## Data section
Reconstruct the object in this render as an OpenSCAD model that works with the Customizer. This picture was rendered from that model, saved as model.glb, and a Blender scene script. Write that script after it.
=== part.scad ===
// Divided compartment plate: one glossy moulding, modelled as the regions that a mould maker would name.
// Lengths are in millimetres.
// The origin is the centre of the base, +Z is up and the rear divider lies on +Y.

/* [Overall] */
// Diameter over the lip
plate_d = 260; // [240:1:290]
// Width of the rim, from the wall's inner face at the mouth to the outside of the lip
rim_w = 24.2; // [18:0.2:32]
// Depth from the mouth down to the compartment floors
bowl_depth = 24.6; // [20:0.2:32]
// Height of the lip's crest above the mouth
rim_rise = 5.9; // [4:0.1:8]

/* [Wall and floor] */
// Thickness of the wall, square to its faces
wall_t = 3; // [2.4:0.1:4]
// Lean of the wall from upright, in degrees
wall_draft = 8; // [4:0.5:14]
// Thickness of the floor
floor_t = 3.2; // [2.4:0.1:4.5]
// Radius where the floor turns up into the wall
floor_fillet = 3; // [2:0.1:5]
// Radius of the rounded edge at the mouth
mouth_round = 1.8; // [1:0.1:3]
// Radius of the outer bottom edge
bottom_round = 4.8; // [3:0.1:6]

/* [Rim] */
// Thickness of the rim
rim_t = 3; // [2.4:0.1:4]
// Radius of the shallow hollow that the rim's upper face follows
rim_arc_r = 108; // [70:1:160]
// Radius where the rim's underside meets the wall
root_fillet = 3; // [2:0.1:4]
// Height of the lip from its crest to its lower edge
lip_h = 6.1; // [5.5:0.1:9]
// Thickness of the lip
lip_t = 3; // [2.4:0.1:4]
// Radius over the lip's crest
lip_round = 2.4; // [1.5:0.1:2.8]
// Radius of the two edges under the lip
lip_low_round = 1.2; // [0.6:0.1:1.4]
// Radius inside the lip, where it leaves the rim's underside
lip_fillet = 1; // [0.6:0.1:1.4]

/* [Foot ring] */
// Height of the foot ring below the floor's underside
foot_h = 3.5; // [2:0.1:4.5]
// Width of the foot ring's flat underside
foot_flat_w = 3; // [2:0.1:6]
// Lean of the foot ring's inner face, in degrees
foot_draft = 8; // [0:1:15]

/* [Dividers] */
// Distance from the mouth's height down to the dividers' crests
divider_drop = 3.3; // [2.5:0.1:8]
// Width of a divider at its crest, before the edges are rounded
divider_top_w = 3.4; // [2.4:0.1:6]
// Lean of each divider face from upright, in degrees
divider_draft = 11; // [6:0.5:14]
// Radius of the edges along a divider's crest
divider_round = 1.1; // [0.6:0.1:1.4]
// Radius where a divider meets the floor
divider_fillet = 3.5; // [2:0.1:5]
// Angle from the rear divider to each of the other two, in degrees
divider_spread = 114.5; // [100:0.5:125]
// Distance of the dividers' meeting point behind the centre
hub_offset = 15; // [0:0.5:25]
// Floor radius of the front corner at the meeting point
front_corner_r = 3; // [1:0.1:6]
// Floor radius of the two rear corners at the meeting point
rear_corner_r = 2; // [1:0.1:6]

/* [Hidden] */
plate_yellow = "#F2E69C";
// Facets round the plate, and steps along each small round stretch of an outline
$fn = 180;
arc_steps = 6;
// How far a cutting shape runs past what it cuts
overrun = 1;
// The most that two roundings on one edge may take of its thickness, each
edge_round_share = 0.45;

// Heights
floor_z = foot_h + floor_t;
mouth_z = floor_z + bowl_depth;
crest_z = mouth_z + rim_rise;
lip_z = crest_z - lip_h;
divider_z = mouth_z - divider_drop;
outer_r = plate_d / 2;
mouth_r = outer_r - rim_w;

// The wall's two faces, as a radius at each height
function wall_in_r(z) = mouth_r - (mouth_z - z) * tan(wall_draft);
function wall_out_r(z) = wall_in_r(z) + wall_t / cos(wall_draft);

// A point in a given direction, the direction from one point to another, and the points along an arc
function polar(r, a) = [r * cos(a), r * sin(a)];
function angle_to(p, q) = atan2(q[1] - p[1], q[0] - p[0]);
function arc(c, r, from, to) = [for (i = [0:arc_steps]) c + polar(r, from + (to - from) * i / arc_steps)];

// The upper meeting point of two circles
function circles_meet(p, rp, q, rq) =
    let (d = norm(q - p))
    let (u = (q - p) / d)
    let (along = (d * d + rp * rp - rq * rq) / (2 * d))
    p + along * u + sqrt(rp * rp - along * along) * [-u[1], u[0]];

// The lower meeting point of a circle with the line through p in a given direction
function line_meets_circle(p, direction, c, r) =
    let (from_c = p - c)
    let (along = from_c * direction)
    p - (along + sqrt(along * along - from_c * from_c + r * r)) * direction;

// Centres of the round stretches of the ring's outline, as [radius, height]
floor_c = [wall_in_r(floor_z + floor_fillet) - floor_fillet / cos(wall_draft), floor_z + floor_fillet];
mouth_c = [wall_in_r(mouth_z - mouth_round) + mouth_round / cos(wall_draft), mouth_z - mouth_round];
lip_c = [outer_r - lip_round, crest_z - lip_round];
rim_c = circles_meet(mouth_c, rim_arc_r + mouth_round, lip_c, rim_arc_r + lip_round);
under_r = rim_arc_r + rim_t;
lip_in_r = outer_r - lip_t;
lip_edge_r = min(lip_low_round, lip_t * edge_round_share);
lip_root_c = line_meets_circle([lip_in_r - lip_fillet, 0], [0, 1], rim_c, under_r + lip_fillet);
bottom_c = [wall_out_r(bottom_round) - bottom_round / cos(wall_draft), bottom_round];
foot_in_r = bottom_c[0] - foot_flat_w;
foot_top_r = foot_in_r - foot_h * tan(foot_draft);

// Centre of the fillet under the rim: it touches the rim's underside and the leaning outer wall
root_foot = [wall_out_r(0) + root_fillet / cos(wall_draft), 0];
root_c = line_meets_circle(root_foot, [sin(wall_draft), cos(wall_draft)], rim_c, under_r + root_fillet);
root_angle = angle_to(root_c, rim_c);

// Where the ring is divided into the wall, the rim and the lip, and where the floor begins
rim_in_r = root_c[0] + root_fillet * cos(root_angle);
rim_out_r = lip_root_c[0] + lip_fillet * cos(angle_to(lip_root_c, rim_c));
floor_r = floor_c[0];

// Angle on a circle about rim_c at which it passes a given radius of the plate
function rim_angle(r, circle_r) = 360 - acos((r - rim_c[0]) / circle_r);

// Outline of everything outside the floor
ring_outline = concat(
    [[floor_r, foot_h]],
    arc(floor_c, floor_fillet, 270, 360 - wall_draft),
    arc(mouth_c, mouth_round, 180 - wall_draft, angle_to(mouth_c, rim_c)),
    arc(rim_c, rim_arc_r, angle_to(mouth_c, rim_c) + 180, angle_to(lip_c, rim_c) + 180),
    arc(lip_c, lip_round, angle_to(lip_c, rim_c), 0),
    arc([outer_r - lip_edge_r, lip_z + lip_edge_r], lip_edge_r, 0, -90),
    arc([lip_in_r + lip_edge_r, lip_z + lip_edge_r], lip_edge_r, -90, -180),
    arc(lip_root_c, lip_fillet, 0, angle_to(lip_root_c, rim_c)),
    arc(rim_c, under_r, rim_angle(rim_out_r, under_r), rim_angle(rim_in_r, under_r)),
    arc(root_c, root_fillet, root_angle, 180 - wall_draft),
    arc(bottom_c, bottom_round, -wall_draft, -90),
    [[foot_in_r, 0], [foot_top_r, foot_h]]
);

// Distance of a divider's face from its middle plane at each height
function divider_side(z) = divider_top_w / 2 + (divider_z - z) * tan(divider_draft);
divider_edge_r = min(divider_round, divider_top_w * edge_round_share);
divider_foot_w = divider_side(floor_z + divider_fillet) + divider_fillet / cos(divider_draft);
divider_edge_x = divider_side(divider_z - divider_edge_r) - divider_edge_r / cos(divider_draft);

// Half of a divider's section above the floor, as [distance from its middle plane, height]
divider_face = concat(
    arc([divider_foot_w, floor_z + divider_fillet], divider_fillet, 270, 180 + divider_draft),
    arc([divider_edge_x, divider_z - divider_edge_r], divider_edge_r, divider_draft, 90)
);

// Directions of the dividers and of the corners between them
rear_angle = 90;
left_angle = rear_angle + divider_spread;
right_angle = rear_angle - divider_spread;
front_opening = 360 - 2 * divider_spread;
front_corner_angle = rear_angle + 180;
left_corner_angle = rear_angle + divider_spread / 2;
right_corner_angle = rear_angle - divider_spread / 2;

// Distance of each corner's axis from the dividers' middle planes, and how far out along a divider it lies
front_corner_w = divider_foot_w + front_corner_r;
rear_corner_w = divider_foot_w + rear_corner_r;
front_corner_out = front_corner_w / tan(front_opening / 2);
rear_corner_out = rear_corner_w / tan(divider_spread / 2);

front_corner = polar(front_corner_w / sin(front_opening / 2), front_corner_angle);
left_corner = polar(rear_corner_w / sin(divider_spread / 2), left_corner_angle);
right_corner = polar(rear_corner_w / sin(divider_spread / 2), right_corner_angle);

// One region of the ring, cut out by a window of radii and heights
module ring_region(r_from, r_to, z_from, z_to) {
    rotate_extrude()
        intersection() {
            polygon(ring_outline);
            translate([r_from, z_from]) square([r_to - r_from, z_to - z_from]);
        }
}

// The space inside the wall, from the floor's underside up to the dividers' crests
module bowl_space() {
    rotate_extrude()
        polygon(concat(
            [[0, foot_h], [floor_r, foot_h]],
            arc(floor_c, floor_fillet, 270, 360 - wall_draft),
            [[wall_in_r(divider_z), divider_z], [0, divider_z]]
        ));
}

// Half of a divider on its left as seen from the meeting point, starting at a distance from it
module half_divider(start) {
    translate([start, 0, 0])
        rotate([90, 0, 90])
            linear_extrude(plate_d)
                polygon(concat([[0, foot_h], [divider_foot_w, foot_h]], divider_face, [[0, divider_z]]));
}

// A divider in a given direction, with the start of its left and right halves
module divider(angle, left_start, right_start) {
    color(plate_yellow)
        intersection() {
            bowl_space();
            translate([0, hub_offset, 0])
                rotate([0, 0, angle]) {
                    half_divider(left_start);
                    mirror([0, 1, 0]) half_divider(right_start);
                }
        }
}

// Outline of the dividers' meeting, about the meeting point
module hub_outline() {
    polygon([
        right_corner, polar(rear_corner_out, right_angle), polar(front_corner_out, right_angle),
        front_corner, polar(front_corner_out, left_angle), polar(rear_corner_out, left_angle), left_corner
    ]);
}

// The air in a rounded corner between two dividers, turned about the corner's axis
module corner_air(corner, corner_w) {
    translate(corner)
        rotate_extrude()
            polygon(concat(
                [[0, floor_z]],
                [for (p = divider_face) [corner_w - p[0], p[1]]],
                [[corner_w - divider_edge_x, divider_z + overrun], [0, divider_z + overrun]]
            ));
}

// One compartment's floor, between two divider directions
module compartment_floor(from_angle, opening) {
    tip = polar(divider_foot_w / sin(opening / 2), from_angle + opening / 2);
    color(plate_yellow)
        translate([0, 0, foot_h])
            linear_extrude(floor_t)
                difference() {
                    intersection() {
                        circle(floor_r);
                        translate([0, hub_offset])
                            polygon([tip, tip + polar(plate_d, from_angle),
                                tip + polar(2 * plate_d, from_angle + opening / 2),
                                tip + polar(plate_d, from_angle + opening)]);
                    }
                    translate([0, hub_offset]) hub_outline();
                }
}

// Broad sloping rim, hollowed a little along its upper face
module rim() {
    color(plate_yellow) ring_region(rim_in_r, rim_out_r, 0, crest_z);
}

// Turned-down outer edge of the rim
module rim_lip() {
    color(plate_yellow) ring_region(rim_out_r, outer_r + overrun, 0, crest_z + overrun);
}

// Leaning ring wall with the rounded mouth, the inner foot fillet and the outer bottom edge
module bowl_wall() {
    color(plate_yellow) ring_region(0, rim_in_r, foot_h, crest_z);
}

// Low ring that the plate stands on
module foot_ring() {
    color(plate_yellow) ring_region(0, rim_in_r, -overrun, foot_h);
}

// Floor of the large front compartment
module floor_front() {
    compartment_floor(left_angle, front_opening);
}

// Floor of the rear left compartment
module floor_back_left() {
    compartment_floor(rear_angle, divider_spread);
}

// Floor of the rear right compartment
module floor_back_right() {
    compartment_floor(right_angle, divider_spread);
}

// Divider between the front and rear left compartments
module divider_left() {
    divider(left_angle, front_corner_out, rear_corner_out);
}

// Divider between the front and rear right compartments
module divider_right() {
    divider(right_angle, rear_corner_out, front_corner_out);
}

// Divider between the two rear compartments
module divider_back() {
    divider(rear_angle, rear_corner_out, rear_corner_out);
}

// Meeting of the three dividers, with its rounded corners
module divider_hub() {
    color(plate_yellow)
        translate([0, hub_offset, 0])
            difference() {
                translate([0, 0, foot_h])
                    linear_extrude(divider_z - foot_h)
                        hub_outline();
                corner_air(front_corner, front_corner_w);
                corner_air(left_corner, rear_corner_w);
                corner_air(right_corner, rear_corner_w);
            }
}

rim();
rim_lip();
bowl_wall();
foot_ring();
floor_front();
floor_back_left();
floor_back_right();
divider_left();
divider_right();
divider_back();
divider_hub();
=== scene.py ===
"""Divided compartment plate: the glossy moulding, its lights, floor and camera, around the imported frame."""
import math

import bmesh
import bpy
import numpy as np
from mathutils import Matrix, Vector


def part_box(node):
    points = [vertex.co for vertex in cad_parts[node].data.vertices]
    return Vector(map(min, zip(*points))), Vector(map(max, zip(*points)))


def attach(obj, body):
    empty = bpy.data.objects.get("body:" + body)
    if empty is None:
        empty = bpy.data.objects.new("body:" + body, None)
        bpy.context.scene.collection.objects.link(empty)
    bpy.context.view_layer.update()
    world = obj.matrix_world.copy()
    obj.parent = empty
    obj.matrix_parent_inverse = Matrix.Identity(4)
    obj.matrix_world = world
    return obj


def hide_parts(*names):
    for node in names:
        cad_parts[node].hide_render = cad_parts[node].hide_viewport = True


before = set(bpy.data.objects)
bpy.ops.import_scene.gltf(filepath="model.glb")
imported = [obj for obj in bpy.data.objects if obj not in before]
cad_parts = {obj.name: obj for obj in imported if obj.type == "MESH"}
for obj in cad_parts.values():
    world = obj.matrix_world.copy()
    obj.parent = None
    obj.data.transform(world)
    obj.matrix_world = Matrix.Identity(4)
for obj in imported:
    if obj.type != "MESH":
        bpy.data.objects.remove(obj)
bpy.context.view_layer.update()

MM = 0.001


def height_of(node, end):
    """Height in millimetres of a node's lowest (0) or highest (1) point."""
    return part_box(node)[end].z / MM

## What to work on
Take exactly the lines from the one containing "its rounded corners" through the one containing "bpy.context.scene.collection.objects.link(empty)" in the data above, and output them with nothing added.

## Task result
// Meeting of the three dividers, with its rounded corners
module divider_hub() {
    color(plate_yellow)
        translate([0, hub_offset, 0])
            difference() {
                translate([0, 0, foot_h])
                    linear_extrude(divider_z - foot_h)
                        hub_outline();
                corner_air(front_corner, front_corner_w);
                corner_air(left_corner, rear_corner_w);
                corner_air(right_corner, rear_corner_w);
            }
}

rim();
rim_lip();
bowl_wall();
foot_ring();
floor_front();
floor_back_left();
floor_back_right();
divider_left();
divider_right();
divider_back();
divider_hub();
=== scene.py ===
"""Divided compartment plate: the glossy moulding, its lights, floor and camera, around the imported frame."""
import math

import bmesh
import bpy
import numpy as np
from mathutils import Matrix, Vector


def part_box(node):
    points = [vertex.co for vertex in cad_parts[node].data.vertices]
    return Vector(map(min, zip(*points))), Vector(map(max, zip(*points)))


def attach(obj, body):
    empty = bpy.data.objects.get("body:" + body)
    if empty is None:
        empty = bpy.data.objects.new("body:" + body, None)
        bpy.context.scene.collection.objects.link(empty)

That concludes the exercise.